Currently, when two veterans are married to one another where both meet the disability, service and income requirements, basic pension benefits are payable only at the rate of a “veteran with one dependent,” which is currently $14,313 annually.  The American Legion believes that since each veteran in their own right meets the eligibility criteria for pension with the exception of being married to another veteran, this discriminatory provision of the law should be eliminated and each veteran should be paid at the basic pension rate of a single veteran without dependents which is $10,929, reduced by the amount of countable family income.

In the determination of annual income, payments under all Government Life Insurance programs are countable, but proceeds from fire and casualty insurance policies may be excluded.  Previous pension programs have excluded the proceeds of Government Life Insurance Policies in the determination of annual income.  The American Legion recommends determination of annual income payments exclude all proceeds from Government Life Insurance policies. 

Finally, the effective date of reduction or discontinuance of pension based on a change of income is the last day of the month in which the change occurred.  The American Legion believes it would lessen the financial hardship of such adjustments to pension if any such change would be made as of the last day of the calendar year in which the change occurred.

Restore And Increase Burial And Plot Allowance

The National Cemeteries Act (Public Law 95-73) enacted in 1973 established a burial allowance of $250 for eligible wartime veterans, and a $1,500 burial allowance for veterans who died of a service-connected condition.  The Omnibus Reconciliation Act of 1990 limited the payment of the burial plot allowance of $150, which was previously paid to all honorably discharged wartime veterans, to only those veterans who are indigent or who are in receipt of VA disability compensation or pension.  Although there have been subsequent increases in the allowances, the infrequent incremental increases have meant that the current $300 burial plot allowance and respective $300 and $2,000 burial allowances have not kept pace with inflation and increases in the cost of living throughout the years.  Today in the United States, the average cost of a burial plot is more than $4,000, and with additional expenses, such as embalming and a casket, the total cost for a funeral and an in-ground burial, according to a survey of burial costs conducted by the American Association of Retired Persons (AARP), can easily reach $10,000. 

The American Legion urges Congress to make the following changes:

  1. Return the burial allowances and burial plot allowance to all veterans who served during a time of war or conflict. 
  2. Increase, from $300 to $1,135, the burial allowance for veterans now eligible under 38 United States Code (USC) §§ 2302 and 2303.
  3. Increase, from $2,000 to $3,712, the burial allowance for veterans who died as a result of a service-connected condition as set forth in 38 USC § 2307.
  4. Increase the burial plot allowance from $300 to $670.
  5. Require VA to annually adjust burial allowances and burial plot allowance for inflation by tying the increased allowances to the Consumer Price Index.

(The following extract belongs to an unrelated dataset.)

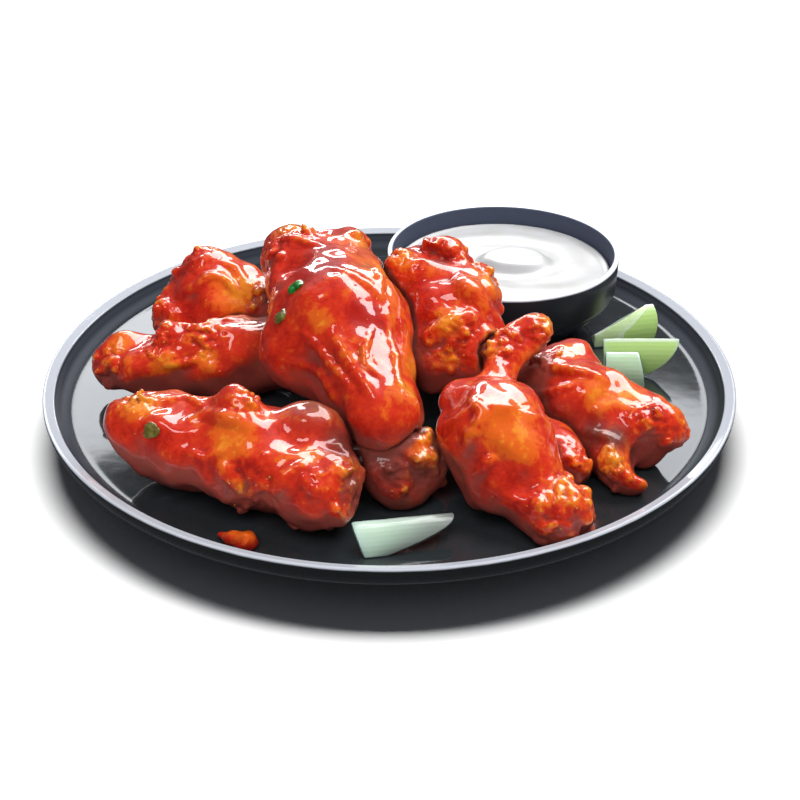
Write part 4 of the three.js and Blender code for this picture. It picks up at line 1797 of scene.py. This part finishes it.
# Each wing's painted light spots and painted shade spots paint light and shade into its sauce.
WINGS = (
    Wing("flat_front_left", Cut.FLAT, 3, (-76, -67, 27), (-19, -90, 23), 14.5, 12.0, 10.0, 0.6,
         spread=(6, 14), roll=-20, bow=(0, 2),
         lumps=[(-0.12, 20, 4, 9), (0.45, -14, 15, 6), (0.95, 160, 6, 9), (0.84, -42, 11, 11)],
         dents=[(0.2, 10, 21, 8)],
         painted_light_spots=[(-0.04, 21, 14, 8), (0.54, 43, 16, 9), (0.66, 85, 17, 4), (0.95, 30, 16, 5)],
         painted_shade_spots=[(0.84, -42, 18, 14), (1.08, -20, 15, 12), (1.25, 30, 12, 9)],
         crags=[Crag(1.08, 50, 8, 11, 13, 2.4), Crag(-0.1, 5, 12, 8, 9, 1.5),
                Crag(0.5, -10, 16, 6, 7, 1.7), Crag(0.7, 100, 14, 11, 9, 1.8)],
         welts=[([(0.03, 6), (0.14, -20), (0.3, 0)], 0.9, 1.6),
                ([(0.24, 33), (0.31, 10), (0.44, 19), (0.6, 23)], 1.0, 2.2),
                ([(0.33, 67), (0.43, 69), (0.52, 55)], 0.9, 1.6),
                ([(0.51, 72), (0.59, 79), (0.66, 90)], 1.4, 2.4),
                ([(0.71, 74), (0.84, 76), (0.89, 59), (0.96, 38)], 1.3, 2.0),
                ([(0.9, 70), (0.98, 55), (1.06, 66)], 1.0, 1.8)]),
    Wing("flat_left", Cut.FLAT, 5, (-42, -8, 25), (-95, -14, 23), 13.0, 8.0, 7.5, 0.3,
         spread=(6, 9), roll=-10,
         lumps=[(0.72, 8, 12, 4.5), (1.17, 120, 4, 5)], dents=[(0.88, 0, 17, 6)],
         painted_light_spots=[(0.73, -66, 13, 6), (1.03, 8, 9, 6), (0.45, -62, 13, 5)],
         crags=[Crag(1.15, -60, 6, 9, 12, 2.0), Crag(0.75, -20, 12, 8, 8, 1.6),
                Crag(0.45, -20, 12, 8, 6, 1.5)],
         welts=[([(0.66, 20), (0.54, -4), (0.46, -13)], 1.2, 1.8),
                ([(0.46, -13), (0.38, 6), (0.11, 4)], 1.0, 1.8),
                ([(0.72, -68), (0.6, -66), (0.5, -62)], 0.8, 1.5)]),
    Wing("drumette_back_left", Cut.DRUMETTE, 8, (-69, 23, 28), (-28, 12, 26), 19.0, 9.0, 9.5, 0.12,
         crown=0.86, waist=(0.65, 11.0),
         lumps=[(0.0, -10, 17, 7), (-0.2, -60, 8, 8), (-0.22, 100, 9, 9)],
         painted_light_spots=[(0.36, 31, 17, 10), (-0.25, -20, 14, 6)],
         crags=[Crag(-0.15, -20, 18, 12, 9, 2.0), Crag(0.6, 20, 12, 9, 9, 1.8),
                Crag(-0.3, 90, 14, 9, 7, 2.0)],
         welts=[([(-0.14, 46), (0.0, 40), (0.07, 29), (0.19, 23)], 1.1, 1.8),
                ([(0.19, 23), (0.27, 27), (0.34, 38)], 1.0, 1.7),
                ([(0.13, 3), (0.26, 2), (0.38, 19)], 0.8, 2.0)]),
    Wing("flat_right", Cut.FLAT, 11, (57, -33, 27), (83, -68, 20), 12.5, 6.2, 5.4, 0.35,
         spread=(6, 18), roll=14, bow=(0, 1),
         lumps=[(0.0, -60, 8, 9), (0.55, -70, 9, 8), (0.92, -75, 13, 8), (1.12, 117, 6.5, 5),
                (0.72, -72, 9, 9), (0.92, -130, 6, 6)],
         painted_light_spots=[(0.68, -18, 12, 8), (0.57, 18, 12, 7), (0.04, -16, 14, 6), (0.95, -60, 18, 6),
                (1.0, 80, 15, 6)],
         dents=[(1.12, 45, 3, 6.5)],
         painted_shade_spots=[(0.28, 98, 15, 11), (0.48, 100, 15, 12), (0.68, 102, 14, 11), (0.74, 72, 13, 9),
                 (0.88, 55, 10, 7)],
         crags=[Crag(1.05, -70, 16, 8, 9, 1.8), Crag(0.0, 20, 14, 7, 5, 1.8),
                Crag(0.95, -20, 10, 8, 5, 1.5), Crag(1.05, 84, 15, 8, 14, 2.0)],
         welts=[([(0.05, 34), (0.29, 17), (0.5, -6)], 1.0, 1.9),
                ([(0.12, 79), (0.27, 59), (0.4, 30)], 0.8, 1.8),
                ([(0.6, 83), (0.8, 66), (0.92, 58)], 0.9, 1.6)]),
    Wing("wing_under_front", Cut.DRUMETTE, 14, (-8, -50, 21), (3, -80, 19), 11.0, 9.5, 9.5, 0.3,
         crown=0.84, waist=(0.72, 10.0), lumps=[(0.97, -77, 10, 7.2), (0.75, -60, 7, 8)],
         crags=[Crag(1.15, 20, 8, 9, 6, 1.6), Crag(0.97, -77, 13, 6, 14, 2.3),
                Crag(1.08, -40, 11, 9, 16, 2.2)],
         welts=[([(0.5, 75), (0.8, 42), (1.0, 8), (1.0, -40)], 2.2, 2.6)],
         painted_light_spots=[(1.0, -70, 15, 5), (0.8, -80, 17, 5), (0.96, -44, 14, 7), (1.12, -36, 11, 6)],
         painted_shade_spots=[(1.0, 90, 9, 12), (1.2, 30, 9, 9), (1.2, -30, 8, 6)]),
    Wing("wing_under_right", Cut.DRUMETTE, 17, (46, -38, 20), (57, -73, 18), 9.5, 7.0, 6.5, 0.3,
         crown=0.84, waist=(0.72, 7.5), lumps=[(1.02, 0, 4, 5)],
         crags=[Crag(1.1, 0, 5, 7, 10, 1.8)]),
    Wing("drumette_front", Cut.DRUMETTE, 20, (46.5, -94, 20), (50, -36.5, 50), 17.5, 3.6, 3.9, 0.32,
         crown=0.56, waist=(0.62, 4.6), bow=(-14.5, 2),
         lumps=[(-0.06, 70, 6, 6.5), (-0.08, -30, 4, 7), (0.1, -90, 7, 11), (-0.12, 160, 5, 7),
                (0.48, -95, 8, 9), (0.93, -85, 4.8, 4.6), (0.83, -85, 3.2, 4.6)],
         painted_light_spots=[(0.18, 0, 16, 10), (-0.04, 22, 11, 6), (0.3, 20, 15, 6), (0.93, -80, 8, 6),
                (0.8, -60, 7, 5), (1.0, 40, 6, 4)],
         crags=[Crag(-0.05, 55, 8, 11, 24, 2.6), Crag(-0.12, -20, 6, 9, 14, 2.4),
                Crag(0.0, 100, 10, 7, 8, 2.2), Crag(0.86, -50, 7, 9, 26, 1.7),
                Crag(0.95, 60, 5, 6, 8, 1.4)],
         welts=[([(0.42, -26), (0.28, -18), (0.2, -30)], 0.8, 2.0),
                ([(0.12, -60), (0.18, -41), (0.2, -28)], 0.7, 1.6),
                ([(0.04, -62), (0.08, -42), (0.09, -34)], 0.9, 1.6)]),
    Wing("drumette_centre", Cut.DRUMETTE, 23, (24, -33, 41), (15, -3, 52), 16.0, 12.0, 9.0, 0.3,
         crown=0.84, waist=(0.72, 12.5), bow=(0, 1), ripple=0.12,
         lumps=[(1.0, -60, 13, 7), (1.0, 50, 8, 6.5), (0.62, 70, 14, 7), (-0.1, 100, 10, 9),
                (-0.1, -110, 10, 9), (0.55, 171, 18, 12), (0.72, 170, 31, 11), (0.34, 42, 13, 6),
                (-0.35, 40, 8, 9)],
         dents=[(0.8, 0, 20, 6)], painted_shade_spots=[(0.79, -7, 13, 6), (-0.2, -95, 18, 10)],
         painted_light_spots=[(-0.04, -27, 15, 7), (0.93, -43, 17, 6), (0.4, 38, 18, 8), (-0.3, -39, 10, 5)],
         crags=[Crag(1.05, 20, 14, 10, 14, 2.9), Crag(1.0, -50, 17, 7, 10, 2.4),
                Crag(0.6, 60, 18, 7, 9, 2.2), Crag(-0.15, -30, 12, 11, 12, 2.1)],
         welts=[([(0.82, -48), (0.74, -19), (0.64, 14)], 2.1, 4.8),
                ([(0.64, 14), (0.25, 11), (0.06, 32), (0.0, 68)], 1.7, 3.6),
                ([(-0.02, -66), (-0.06, -27), (-0.04, 20)], 2.4, 2.8)]),
    Wing("drumette_top", Cut.DRUMETTE, 26, (-33, 7, 56), (-1, -72, 35), 23.5, 11.8, 11.6, 0.5,
         crown=0.57, waist=(0.8, 14.8), bow=(-1, 0), waves=0.7, ripple=0.14,
         lumps=[(0.06, -82, 14, 12), (0.28, -80, 11, 14), (0.54, 96, 18, 12)],
         dents=[(-0.04, -38, 17, 6.5), (0.2, 32, 22, 7)],
         painted_light_spots=[(0.62, 34, 21, 5), (1.0, -30, 15, 6), (0.86, -60, 16, 6),
                (-0.04, 12, 12, 7), (0.12, -61, 21, 6), (0.4, -42, 24, 13),
                (0.36, 12, 24, -11), (0.2, 0, 22, -8), (0.68, -5, 20, -8)],
         crags=[Crag(0.02, 60, 13, 9, 12, 1.6), Crag(0.06, -90, 20, 9, 9, 2.0),
                Crag(0.0, -20, 12, 8, 8, 1.4)],
         welts=[([(0.62, 53), (0.77, 51), (0.92, 44)], 0.9, 1.5),
                ([(0.69, 33), (0.83, 30), (1.0, 21)], 1.3, 2.6),
                ([(0.72, -8), (0.8, 8), (0.86, 15), (0.92, 5)], 1.0, 1.4),
                ([(0.64, -28), (0.84, -28), (1.06, -13)], 1.1, 1.5),
                ([(0.64, 80), (0.77, 68), (0.92, 76)], 1.0, 1.8),
                ([(0.4, 8), (0.5, -8), (0.62, -30)], 0.9, 2.2),
                ([(0.35, -35), (0.5, -28), (0.64, -20)], 0.8, 1.8),
                ([(0.0, 36), (0.08, 12), (0.18, -6)], 0.8, 1.6)]),
)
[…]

Reduce the Number of Years of 100 Percent Service Connection Required for Dependency and Indemnity Compensation Purposes

Title 38, United States Code, section 1318 provides that DIC shall be payable as if the veteran’s death were service-connected, if at the time of death, the veteran has been rated continuously as totally disabled for a period of 10 years or more.

The 10-year rule, although a longstanding policy, is an arbitrary length of time.  It is intended to recognize the fact that the veteran’s severe level of service-connected disability over a period of years has significant impact on the economic welfare and well-being of the veteran and his or her family.  If this situation persists for 10 years or more and the veteran dies of any cause, the family will continue to receive VA financial assistance through the DIC program.  However, many veterans in this disability category, because of age and general ill health, die of causes not directly attributable to their service-connected condition before their total rating has been in effect for 10 years.  This can leave the family in dire economic circumstances. 

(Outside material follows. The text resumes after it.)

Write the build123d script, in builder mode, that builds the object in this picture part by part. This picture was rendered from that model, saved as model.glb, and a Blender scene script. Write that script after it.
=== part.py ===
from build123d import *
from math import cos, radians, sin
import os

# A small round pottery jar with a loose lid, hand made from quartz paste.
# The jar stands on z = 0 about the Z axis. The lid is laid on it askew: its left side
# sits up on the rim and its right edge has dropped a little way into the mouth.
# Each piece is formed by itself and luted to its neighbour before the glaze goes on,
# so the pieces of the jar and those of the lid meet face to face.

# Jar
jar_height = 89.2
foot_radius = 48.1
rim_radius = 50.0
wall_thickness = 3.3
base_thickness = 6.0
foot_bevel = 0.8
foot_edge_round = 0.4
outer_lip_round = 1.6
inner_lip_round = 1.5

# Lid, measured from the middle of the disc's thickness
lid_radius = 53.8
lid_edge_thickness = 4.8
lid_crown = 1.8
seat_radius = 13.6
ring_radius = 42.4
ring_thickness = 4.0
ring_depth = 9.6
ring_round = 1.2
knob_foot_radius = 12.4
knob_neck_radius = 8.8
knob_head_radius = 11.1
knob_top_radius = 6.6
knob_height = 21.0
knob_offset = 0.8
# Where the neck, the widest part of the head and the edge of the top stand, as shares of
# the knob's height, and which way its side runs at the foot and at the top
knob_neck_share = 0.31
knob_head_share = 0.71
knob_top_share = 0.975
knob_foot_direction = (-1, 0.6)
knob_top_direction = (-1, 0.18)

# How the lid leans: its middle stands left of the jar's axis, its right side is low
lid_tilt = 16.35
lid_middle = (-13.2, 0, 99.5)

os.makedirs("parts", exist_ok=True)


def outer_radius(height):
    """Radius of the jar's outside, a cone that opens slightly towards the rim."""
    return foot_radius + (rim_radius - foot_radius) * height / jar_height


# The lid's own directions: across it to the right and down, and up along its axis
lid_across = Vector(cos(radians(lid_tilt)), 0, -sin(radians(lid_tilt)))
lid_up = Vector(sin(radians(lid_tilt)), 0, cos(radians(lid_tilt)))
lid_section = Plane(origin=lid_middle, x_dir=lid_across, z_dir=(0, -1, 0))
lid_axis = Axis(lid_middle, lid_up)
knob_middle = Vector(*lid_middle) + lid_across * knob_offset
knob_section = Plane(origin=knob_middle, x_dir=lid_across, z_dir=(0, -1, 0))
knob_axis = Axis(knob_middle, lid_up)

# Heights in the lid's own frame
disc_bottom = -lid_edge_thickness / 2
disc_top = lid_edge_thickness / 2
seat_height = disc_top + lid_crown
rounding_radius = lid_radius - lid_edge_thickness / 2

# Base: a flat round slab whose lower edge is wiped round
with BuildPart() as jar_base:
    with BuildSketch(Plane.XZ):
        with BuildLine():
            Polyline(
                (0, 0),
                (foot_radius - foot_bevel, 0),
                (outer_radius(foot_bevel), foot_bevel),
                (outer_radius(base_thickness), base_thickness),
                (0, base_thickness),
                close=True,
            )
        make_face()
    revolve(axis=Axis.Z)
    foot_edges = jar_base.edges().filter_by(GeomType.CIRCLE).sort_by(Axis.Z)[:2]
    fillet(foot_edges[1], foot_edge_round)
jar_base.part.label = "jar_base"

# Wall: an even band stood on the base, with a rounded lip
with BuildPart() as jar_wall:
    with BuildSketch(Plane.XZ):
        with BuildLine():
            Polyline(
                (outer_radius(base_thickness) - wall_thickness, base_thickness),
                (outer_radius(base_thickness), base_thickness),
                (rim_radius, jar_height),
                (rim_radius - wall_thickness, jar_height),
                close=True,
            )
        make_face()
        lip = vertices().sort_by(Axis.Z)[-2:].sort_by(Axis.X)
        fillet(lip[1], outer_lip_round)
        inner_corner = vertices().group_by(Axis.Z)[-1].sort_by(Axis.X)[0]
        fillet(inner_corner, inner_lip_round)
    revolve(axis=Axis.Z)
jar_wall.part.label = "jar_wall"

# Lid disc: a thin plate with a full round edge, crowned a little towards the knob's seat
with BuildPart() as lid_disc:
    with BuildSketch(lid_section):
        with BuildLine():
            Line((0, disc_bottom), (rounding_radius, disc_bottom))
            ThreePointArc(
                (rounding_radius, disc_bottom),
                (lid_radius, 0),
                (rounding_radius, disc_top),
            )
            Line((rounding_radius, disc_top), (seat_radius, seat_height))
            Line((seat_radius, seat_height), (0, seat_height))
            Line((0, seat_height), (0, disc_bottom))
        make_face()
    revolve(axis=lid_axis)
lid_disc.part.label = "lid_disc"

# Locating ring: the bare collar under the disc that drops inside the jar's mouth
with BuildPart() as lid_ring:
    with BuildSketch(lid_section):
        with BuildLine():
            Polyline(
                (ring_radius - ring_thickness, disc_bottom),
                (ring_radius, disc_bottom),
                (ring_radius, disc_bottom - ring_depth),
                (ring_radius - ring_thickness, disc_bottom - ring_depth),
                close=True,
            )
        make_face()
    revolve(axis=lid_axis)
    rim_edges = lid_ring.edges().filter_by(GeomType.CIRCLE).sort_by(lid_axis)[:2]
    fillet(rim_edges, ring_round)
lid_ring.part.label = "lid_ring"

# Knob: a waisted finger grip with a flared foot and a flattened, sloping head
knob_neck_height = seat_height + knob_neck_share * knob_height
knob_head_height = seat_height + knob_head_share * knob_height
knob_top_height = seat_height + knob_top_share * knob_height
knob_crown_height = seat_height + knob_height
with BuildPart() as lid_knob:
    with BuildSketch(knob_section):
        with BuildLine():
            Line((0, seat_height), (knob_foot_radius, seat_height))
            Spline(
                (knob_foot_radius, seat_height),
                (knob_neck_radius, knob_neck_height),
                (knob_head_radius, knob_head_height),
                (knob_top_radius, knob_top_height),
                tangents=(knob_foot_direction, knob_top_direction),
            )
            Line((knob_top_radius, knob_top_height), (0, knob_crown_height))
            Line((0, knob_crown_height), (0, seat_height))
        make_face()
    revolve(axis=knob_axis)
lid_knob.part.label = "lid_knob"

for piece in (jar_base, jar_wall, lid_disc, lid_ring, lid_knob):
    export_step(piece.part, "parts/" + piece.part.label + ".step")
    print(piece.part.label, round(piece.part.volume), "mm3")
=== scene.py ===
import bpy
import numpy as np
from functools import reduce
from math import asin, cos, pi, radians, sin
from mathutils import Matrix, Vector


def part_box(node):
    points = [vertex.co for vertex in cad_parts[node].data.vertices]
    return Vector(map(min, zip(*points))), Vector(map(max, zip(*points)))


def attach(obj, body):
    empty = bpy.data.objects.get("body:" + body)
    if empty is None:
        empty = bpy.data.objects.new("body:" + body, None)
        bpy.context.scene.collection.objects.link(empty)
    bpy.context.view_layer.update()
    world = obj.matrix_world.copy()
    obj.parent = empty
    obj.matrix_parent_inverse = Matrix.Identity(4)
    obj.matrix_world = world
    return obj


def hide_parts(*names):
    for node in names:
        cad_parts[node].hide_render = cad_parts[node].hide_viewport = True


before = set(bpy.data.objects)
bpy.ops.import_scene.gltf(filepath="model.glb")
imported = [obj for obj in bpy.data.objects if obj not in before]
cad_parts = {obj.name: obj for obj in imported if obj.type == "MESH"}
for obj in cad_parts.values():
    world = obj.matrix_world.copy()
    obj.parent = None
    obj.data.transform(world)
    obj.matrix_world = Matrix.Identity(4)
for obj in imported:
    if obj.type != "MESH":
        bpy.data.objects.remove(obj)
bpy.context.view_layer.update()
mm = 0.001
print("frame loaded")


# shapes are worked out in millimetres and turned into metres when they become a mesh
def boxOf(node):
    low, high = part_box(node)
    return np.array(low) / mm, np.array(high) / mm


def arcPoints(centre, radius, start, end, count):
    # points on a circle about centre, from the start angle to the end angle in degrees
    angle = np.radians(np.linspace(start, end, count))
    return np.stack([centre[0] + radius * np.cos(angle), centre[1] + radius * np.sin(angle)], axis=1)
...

The American Legion seeks to protect the families of these severely service-disabled veterans by having the time limit for DIC entitlement reduced from 10 years to 5 years.  Such a change would be consistent with the DIC policy currently in place for those continuously rated totally disabled from the date of military discharge for at least five years immediately proceeding death.

Eliminate the bar to DIC benefits of surviving spouses who remarry after the age 55.

Public Law 108-83 provided that DIC benefits would not be terminated if the surviving spouse remarried at age 57.  Congress used age 57 as a "budget savings” tool rather than opting for age 55.  The American Legion and VA have supported legislation to remove the remarriage penalty for those surviving spouses aged 55 or older who would otherwise have been entitled to DIC.  This would better align DIC benefits with benefits provided to surviving spouses of military retirees under the Department of Defense's Survivor Benefit Plan, which uses age 55, and to surviving spouses under Social Security, which uses age 60.

The American Legion urges Congress to examine removing the bar on the payment of Dependency and Indemnity Compensation benefits to surviving spouses who remarry after age 55.

Eliminating the SBP/DIC Offset

Survivors of a military retiree are sometimes entitled for both the DoD’s Survivor Benefit Plan (SBP) and VA Dependency and Indemnity Compensation (DIC).  SBP is similar to a life insurance program that is paid whether or not the death is service related.  DIC is a flat rate monthly payment available only to the survivors of veterans whose death is service related.  When survivors are eligible for both SBP and DIC, one dollar of SBP benefit is offset by every dollar of DIC benefit.  There is a clear difference in structure and intent between the two programs thereby making it unfair to offset the two programs. 

The American Legion urges this Subcommittee to work with the Armed Services Committee in eliminating the SBP/DIC offset.

In conclusion, The American Legion believes that we, as Americans, need to continually update and improve on the way we “[to] care for him who shall have borne the battle, and for his widow, and his orphan…” Mr. Chairman and Members of the Subcommittee, I appreciate the opportunity to present The American Legion’s view on this issue.  This concludes my testimony.